How Do I Get Started Raising Money for My Campaign? First, know exactly who you are, why you are running, what you believe, what makes you different than your competition, why you can win, and how potential donors can help you. These are the questions on every donor’s mind, so be able to answer them before you ask for the first nickel. Create a Candidate Fact Sheet with details about your candidacy that answer the questions above along with a simple Contribution Form that collects all the donor data that your campaign needs and is required by law. You can fill the Contribution Form out when asking in person, or mail it to follow up on phone solicitations.
Who Do I Ask for Money? Sit down with a legal pad and list all of your spheres of influence. Examples would be family, friends, business associates, fellow employees, former classmates, members of organizations you belong to, and acquaintances. In a spreadsheet, list out how much you feel you could reasonably expect them to give, and ask them for that amount. The second group of individuals you will approach are those who historically give large amounts to campaigns in your area. You can find out this information in publically disclosed state, local, and federal election commission documents. Also, think of the individuals who might side with you because of what they stand to gain, shared ideology, or their opposition to your opponent. These last two sets of individuals will take longer to cultivate, so start early.
Cultivation of donors cannot be rushed. The earlier you begin the more money you stand to raise. Spend your time cultivating your largest donors first and then work your way down the ladder. When you are asking for money, know how much you feel an individual cab give based on your research. Always ask for more than you feel the individual can afford. In fundraising, if you leave money on the table, it may be hard to pick it up later.
Why Do Donors Give to Campaigns? Donors give because of personal relationships with the candidate, passion for shared ideology, access to the candidate, opposition to your opponent, peer pressure, and for the social interaction campaign involvement can bring. But, the biggest reason donors give is because they were personally asked by the candidate or someone they respect on the candidate’s behalf.
What Mechanisms Should I Use to Raise Campaign Money? You should ask for campaign contributions through the following methods listed by descending importance: personal visits, personal phone calls, formal and informal events, email solicitations and social media, and direct mail. Most donors will want to hear directly from the candidate for state and local races. The larger your race is the more money you will likely raise from mass marketing efforts, such as letters, email, and social media, but these methods are only supplements to direct calls, visits, and events which will produce the lion’s share of your revenue.
How Do I Meet My Campaign Fundraising Goals? Plot activities on your campaign calendar that will force you to focus your efforts and create artificial deadlines. Here’s an example to consider. If you know you must raise $10,000 in a particular month, place one campaign reception on the calendar for $5,000 to target high-end donors, a BBQ for $1,500 to target mid-small sized donors, a candidate call-a-thon for $2,000, personal visits for $1,000, and an email/letter campaign for $500 to get you to your total.
You cannot control how much money you raise on any given day or week, but you are completely in control of the activities or actions your campaign will execute.
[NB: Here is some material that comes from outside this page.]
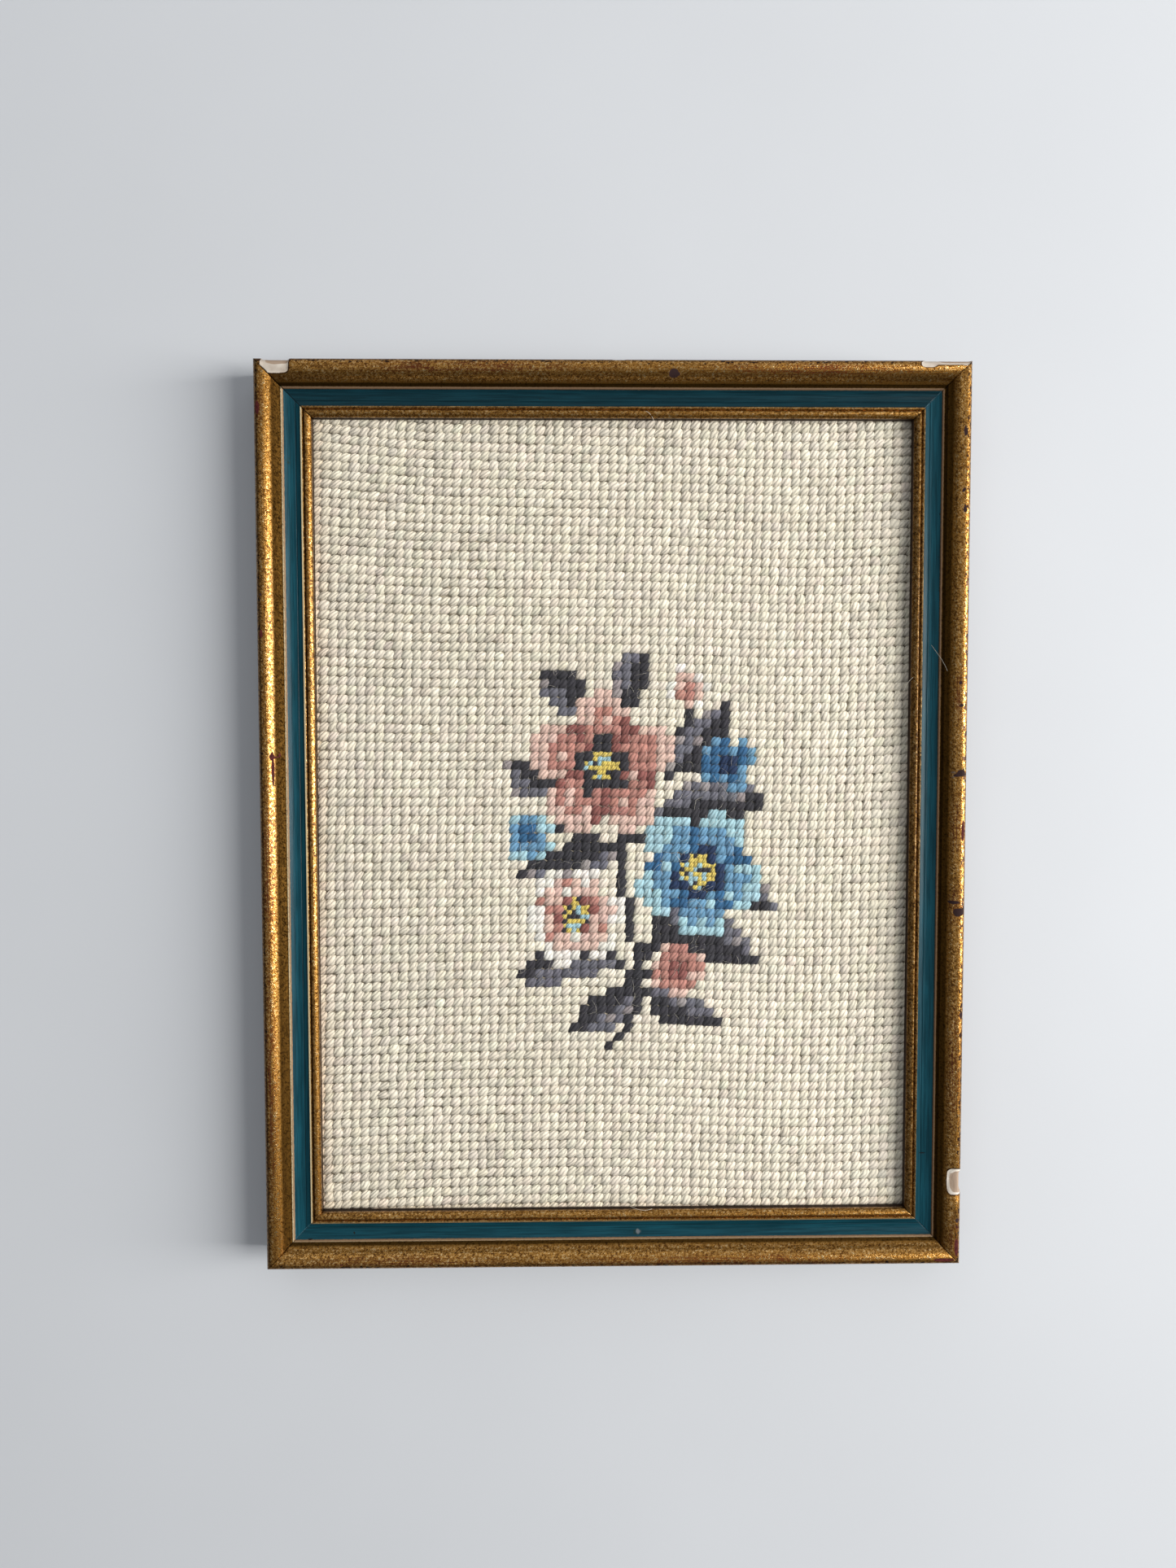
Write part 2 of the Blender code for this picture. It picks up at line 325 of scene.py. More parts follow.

Instead of setting goals like, “Raise $250 per day in the month of July,” break down your goals into something manageable and measurable. Here’s an example: Our campaign will make twenty fundraising calls per day, schedule one fundraising visit per day, add five people to the database per day by getting potential donor referrals, and send out two PAC packets per week. Put these goals on a checklist for each week and make sure they are accomplished. Set aside a specific time each day when you will commit your efforts solely to fundraising and do not allow for any distractions or more enticing campaign activities to ensnare your attention. If you create and execute measurable inputs you will have measurable outputs in campaign revenue.
What Are Some Common Campaign Fundraising Mistakes?
1) Distraction. Do not let activities such as speaking at Rotary Club, attending luncheons, reviewing proposals, or doing campaign research online distract you from your fundraising efforts. There will always be something more fun to do on a campaign than raising money, but there is little else more important. So, get the hard work of raising money done first, and then reward yourself by engaging in the more exciting aspects of campaigning.
2) Excessive Expense. You want to spend the vast majority of your money on voter contact. Keep fundraising expense and logistics simple and affordable. Events are for raising money for voter contact, not for entertaining guests or the excitement of planning a party.
3) Disorganization. Have a clean, organized space devoted to conducting your fundraising efforts. Have file trays, manila folders, stationary, dry erase boards, and fundraising tools on hand. Use an affordable campaign fundraising software program to manage your donor database. You will make hundreds or even thousands of fundraising contacts during your campaign. If you do not have a deliberate protocol for capturing data, logging contributions, following up on pledges, writing thank you notes, segmenting donors, and measuring an event’s effectiveness, your campaign can quickly get overwhelmed by fundraising minutia and lose much of its effectiveness and momentum. Develop a system and use it without fail.
4) Call Reluctance. The majority of candidates have a genuine fear of asking for money. Remember that you’re not asking for your personal benefit, but that you are asking them to make an investment so that your shared values can be used to guide the government that serves your potential donor.
5) Procrastination. Fundraising is the one element of running a campaign that cannot be expedited. Building relationships and gaining trust takes time. The earlier you start the process the more people you can reach, and you will raise more money per person which translates into a larger campaign budget for your efforts.
I hope you have found these tips to be helpful. Now go out and raise some money!